Perhaps it’s because I used “assign”? Technically “define” and “assign” are different, but typically a variable is assigned a value at the same time it is defined. eg.
$var_foo = 1; // foo variable defined and assigned a value
$var_bar = $var_foo; // bar variable defined, no error
$var_bar = $var_baz; // baz variable is not defined and has no value, error
worked further on it and getting
Notice: Undefined variable: id in C:\wamp64\www\site\admin\post.php on line 36
Call Stack
# Time Memory Function Location
1 0.0025 415896 {main}( ) …\post.php : 0
( ! ) Fatal error: Uncaught Error: Call to undefined function mysql_num_rows() in C:\wamp64\www\site\admin\post.php on line 38
( ! ) Error: Call to undefined function mysql_num_rows() in C:\wamp64\www\site\admin\post.php on line 38
Call Stack
# Time Memory Function Location
1 0.0025 415896 {main}( ) …\post.php : 0
What is on lines 36 and 38 of your code? You didn’t post that many lines originally. As line 36 is the same error message you were reporting initially, it’s likely to be the same problem.
The next batch are referring to the function mysql_num_rows() which is not part of the current version of PHP (all of the old mysql_ calls have been removed, in favour of mysqli or PDO). As you use mysqli to run the query and fetch the results, you should use the mysqli equivalent of that function to get the row count.
ok
but the main issue is with the id thing which is not being process and not able to understand what to put against it
the main thing is that i need to show the DB things in the page with the comment form bu the posted video/ content is not coming issue main id which is above mention what should i do with the id issue…
and as for the code this is the full code
<?php
if(isset($_REQUEST['id'])){
$id=$_REQUEST['id'];
}
$query2="select * from video where vid='$id'";
$sql2=mysqli_query($con,$query2);
$row2=mysqli_fetch_assoc($sql2);
?>
<iframe src="https://www.youtube.com/embed/<?php echo $row2['link'];?>"height="300"width="400" scrolling="no" frameborder="0"></iframe>
<h1><?php echo $row2['title'];?></h1>
<p><?php echo $row2['description'];?></p>
<?php
$query4="select * from comments where vid='$id' And Status='approved' order by id DESEC";
$sql=mysqli_query($con,$query4);
if(mysqli_num_rows($sql)>0){
while($row4=mysqli_fetch_array($sql)){
?>
<div class="comment">
<p> <?php echo $row4['comment'];?></p>
<p> <?php echo "From ". $row4['uid'];?></p>
</div>
<?php
}
}
if(isset($_POST['submit'])) {
if(empty($_POST['email'])||empty($_POST['comment']) ){
$erro="<p class='text-danger'> Fill the Required Fields</p>";
}else{
$Commentquery = "insert into comments (vid,uid,status,comments,datetime) values ('$id','$_POST[email]', 'pending','$_POST[comment]',now())";
if(mysqli_query($con,$Commentquery)){
$sucess="<p class='text-sucess'> Thankyou</p>" ;
}
}} ?>
<div class="comment_form">
<h2> Comment on post</h2>
<?php
if(isset($err)){echo $err;}
if(isset($sucess)){echo $sucess;}
?>
<form method="post" action="">
<div class="form-group">
<lable> Email Address</lable>
<input type="email" name="email" class="form-control"/>
</div>
<div class="form-group">
<lable> Comment</lable>
<textarea name="comment" class="form-control" cols="40" rows="4"></textarea>
</div>
<div class="form-group">
<input type="submit" name="submit" class="btn btn-default"/>
</div>
</form>
</div>
The error on line 38 (the num_rows function) is caused by the fact that the query doesn’t execute, which in turn is caused by the fact that $id doesn’t exist. The error will have changed now that you’ve changed it from mysql_num_rows() to mysqli_num_rows(), probably something about a Boolean.

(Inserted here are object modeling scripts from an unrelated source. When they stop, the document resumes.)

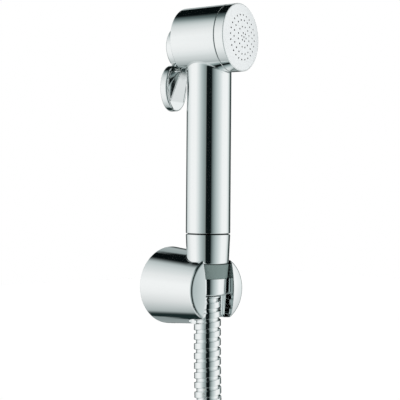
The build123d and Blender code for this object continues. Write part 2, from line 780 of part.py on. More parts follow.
hose_top = Vector(0, -reach, ferrule_foot_z)
coil_start = Vector(0.6, -34.2, coil_z)
coil_end = coil_start - Vector(0, 2 * strand, 0)
hose_end = coil_end - Vector(0, 0, end_drop)
hose_tube = hose_run(
    [
        hose_top,
        Vector(0, -reach, -32.0),
        Vector(0.5, -32.9, -63.0),
        Vector(0.9, -33.7, -94.0),
        Vector(0.6, -34.2, -125.0),
        coil_start,
    ]
)
hose_tube.label = "hose_tube"
export_step(hose_tube, "parts/hose_tube.step")

with BuildPart(Plane(origin=hose_end)) as hose_end_tube:
    Cylinder(hose_r, end_drop, align=foot)
hose_end_tube.part.label = "hose_end_tube"
export_step(hose_end_tube.part, "parts/hose_end_tube.step")

# Coil: two turns side by side. The lower half holds strands one and two, the upper half two and
# three, and both reach past the left side, where the strands cross over.
coil_x = coil_start.X - coil_r
coil_axis = Axis((coil_x, 0, coil_z), (0, 1, 0))
lower_y = coil_start.Y - strand / 2
upper_y = coil_end.Y + strand / 2
with BuildPart() as hose_coil:
    for middle_y, axis in ((lower_y, coil_axis), (upper_y, coil_axis.reverse())):
        with BuildSketch(Plane.XY.offset(coil_z)):
            with Locations((coil_start.X, middle_y)):
                SlotOverall(strand + 2 * hose_r, 2 * hose_r, rotation=90)
        revolve(axis=axis, revolution_arc=180 + crossing)
hose_coil.part.label = "hose_coil"
export_step(hose_coil.part, "parts/hose_coil.step")

# Ties round two strands of the coil, one at its foot and one at its top
for tie_name, middle_y, tie_z in (
    ("coil_tie_foot", lower_y, coil_z - coil_r),
    ("coil_tie_top", upper_y, coil_z + coil_r),
):
    with BuildPart() as coil_tie:
        with BuildSketch(Plane(origin=(coil_x, middle_y, tie_z), x_dir=(0, 0, 1), z_dir=(1, 0, 0))):
            inside_r = hose_r + tie_gap
            SlotOverall(strand + 2 * (inside_r + tie_t), 2 * (inside_r + tie_t), rotation=90)
            SlotOverall(strand + 2 * inside_r, 2 * inside_r, rotation=90, mode=Mode.SUBTRACT)
        extrude(amount=tie_w / 2, both=True)
    coil_tie.part.label = tie_name
    export_step(coil_tie.part, f"parts/{tie_name}.step")

# Lower end of the hose: ferrule, crimp ring, tail, nut and washer, hanging below the coil's end
end_axis = Axis(tuple(hose_end), (0, 0, 1))
end_profile = Plane(origin=hose_end, x_dir=(1, 0, 0), z_dir=(0, -1, 0))
end_nut_top = -end_ferrule_h - seat_gap
end_flange_top = end_nut_top - end_web - seat_gap
with BuildPart() as end_ferrule:
    with BuildSketch(end_profile):
        Polygon(
            (hose_r + running, 0),
            (ferrule_foot_r, 0),
            (ferrule_top_r, -end_ferrule_h),
            (tail_r + running, -end_ferrule_h),
            (tail_r + running, -end_ferrule_h + ferrule_web),
            (hose_r + running, -end_ferrule_h + ferrule_web),
            align=None,
        )
    revolve(axis=end_axis)
    top_circles = end_ferrule.edges().filter_by(GeomType.CIRCLE).group_by(Axis.Z)[-1]
    fillet(top_circles.sort_by(SortBy.RADIUS)[-1], ferrule_round)
end_ferrule.part.label = "end_ferrule"
export_step(end_ferrule.part, "parts/end_ferrule.step")

with BuildPart(Plane(origin=hose_end)) as end_crimp_ring:
    Cylinder(hose_r, end_ferrule_h - ferrule_web - seat_gap, align=(Align.CENTER, Align.CENTER, Align.MAX))
    Hole(barb_r + running)
end_crimp_ring.part.label = "end_crimp_ring"
export_step(end_crimp_ring.part, "parts/end_crimp_ring.step")

with BuildPart() as end_tail:
    with BuildSketch(end_profile):
        Polygon(
            (tail_bore_r, 0),
            *reversed(barb_outline(ferrule_web - end_ferrule_h, 1, end_ferrule_h - ferrule_web)),
            (tail_r, ferrule_web - end_ferrule_h),
            (tail_r, end_flange_top),
            (end_flange_r, end_flange_top),
            (end_flange_r, end_flange_top - end_flange_t),
            (tail_bore_r, end_flange_top - end_flange_t),
            align=None,
        )
    revolve(axis=end_axis)
end_tail.part.label = "end_tail"
export_step(end_tail.part, "parts/end_tail.step")

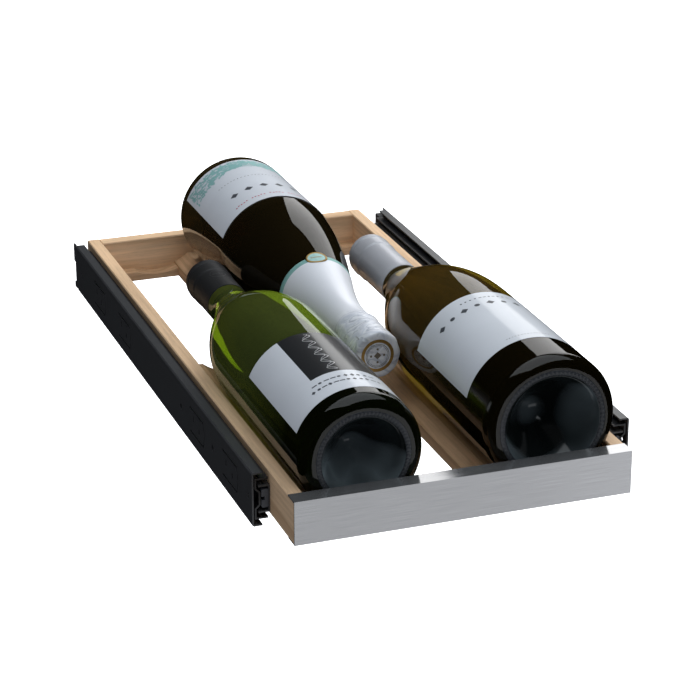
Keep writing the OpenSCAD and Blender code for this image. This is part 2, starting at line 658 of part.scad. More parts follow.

As @mittineague said earlier, you only set a value for $id if the $_REQUEST variable is set. You also need to deal with the situation if it is not set, otherwise you will see errors. The code needs to exit gracefully if it is called without that variable.
How do you call this page?
yes the error changed
How do you call this page?- did not get this
How is it opened? Is it from a link in another page? What is the code for that link?
yes the page will open with the link but currently its locally
i am creating a post page where the posted video will show up and person can comment on them
When you say locally, do you mean you open it in the browser just by typing the address into the address bar? Exactly what do you type in there?
this i did not get what to do
So where in that link is the $_REQUEST variable going to come from?
What happens if you do
http://localhost/site/admin/post.php?id=1
as you will no doubt be doing in your link?
You’ll still need to deal gracefully with it being called incorrectly, though.